Write out, word for word, the first line of the data below and every line after it through the one containing "import * as THREE from 'three';".
# # # # #
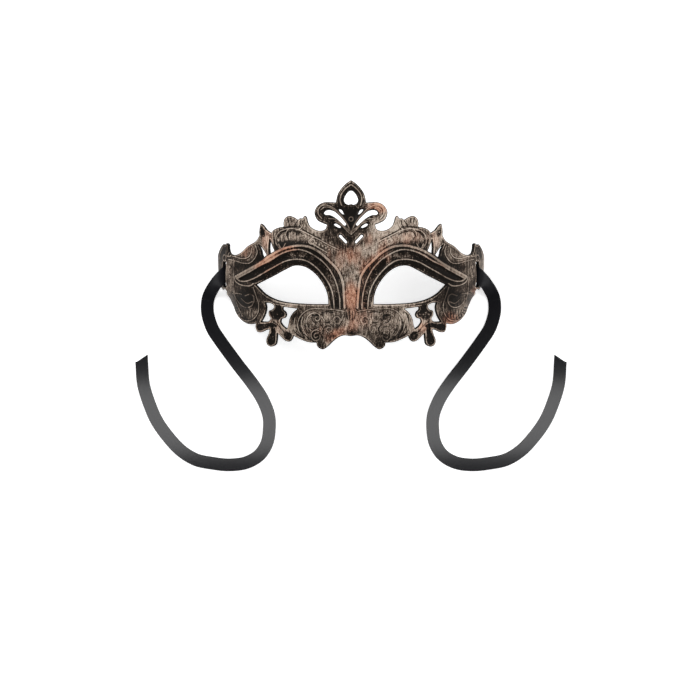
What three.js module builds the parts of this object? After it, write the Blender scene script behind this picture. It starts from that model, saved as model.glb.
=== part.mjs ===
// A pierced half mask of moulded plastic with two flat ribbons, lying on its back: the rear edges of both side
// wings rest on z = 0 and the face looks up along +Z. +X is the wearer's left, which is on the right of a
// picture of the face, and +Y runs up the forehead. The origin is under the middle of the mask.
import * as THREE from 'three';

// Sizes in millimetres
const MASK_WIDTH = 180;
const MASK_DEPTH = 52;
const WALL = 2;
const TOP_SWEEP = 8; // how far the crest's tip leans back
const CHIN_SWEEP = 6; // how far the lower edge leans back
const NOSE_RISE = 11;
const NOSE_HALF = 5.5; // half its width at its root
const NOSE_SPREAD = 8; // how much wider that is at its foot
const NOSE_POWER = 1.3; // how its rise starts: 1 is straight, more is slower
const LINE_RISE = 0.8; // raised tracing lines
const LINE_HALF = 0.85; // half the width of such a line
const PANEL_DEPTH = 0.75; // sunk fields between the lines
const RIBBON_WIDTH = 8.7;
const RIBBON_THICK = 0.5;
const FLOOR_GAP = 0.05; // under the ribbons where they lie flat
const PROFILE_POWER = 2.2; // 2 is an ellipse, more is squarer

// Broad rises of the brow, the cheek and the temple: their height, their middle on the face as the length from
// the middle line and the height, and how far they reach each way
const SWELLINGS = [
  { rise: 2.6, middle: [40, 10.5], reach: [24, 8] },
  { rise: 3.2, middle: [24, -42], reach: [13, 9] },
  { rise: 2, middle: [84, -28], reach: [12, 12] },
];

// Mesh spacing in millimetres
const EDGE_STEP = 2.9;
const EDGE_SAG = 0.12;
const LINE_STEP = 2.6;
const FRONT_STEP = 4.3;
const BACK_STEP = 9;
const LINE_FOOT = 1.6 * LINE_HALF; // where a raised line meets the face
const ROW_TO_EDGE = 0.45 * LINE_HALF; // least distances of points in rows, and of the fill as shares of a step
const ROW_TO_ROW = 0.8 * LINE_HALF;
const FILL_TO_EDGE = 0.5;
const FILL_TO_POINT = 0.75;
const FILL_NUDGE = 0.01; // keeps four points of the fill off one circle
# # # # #
→ REPLY
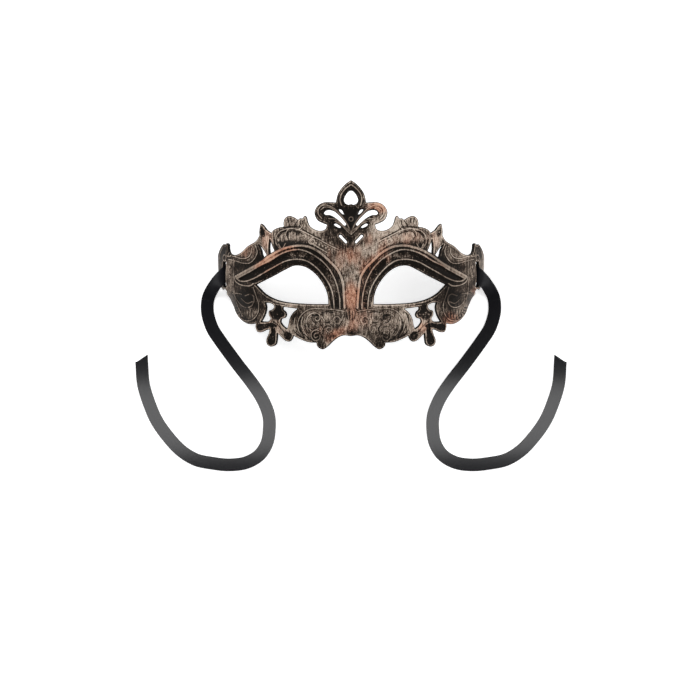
What three.js module builds the parts of this object? After it, write the Blender scene script behind this picture. It starts from that model, saved as model.glb.
=== part.mjs ===
// A pierced half mask of moulded plastic with two flat ribbons, lying on its back: the rear edges of both side
// wings rest on z = 0 and the face looks up along +Z. +X is the wearer's left, which is on the right of a
// picture of the face, and +Y runs up the forehead. The origin is under the middle of the mask.
import * as THREE from 'three';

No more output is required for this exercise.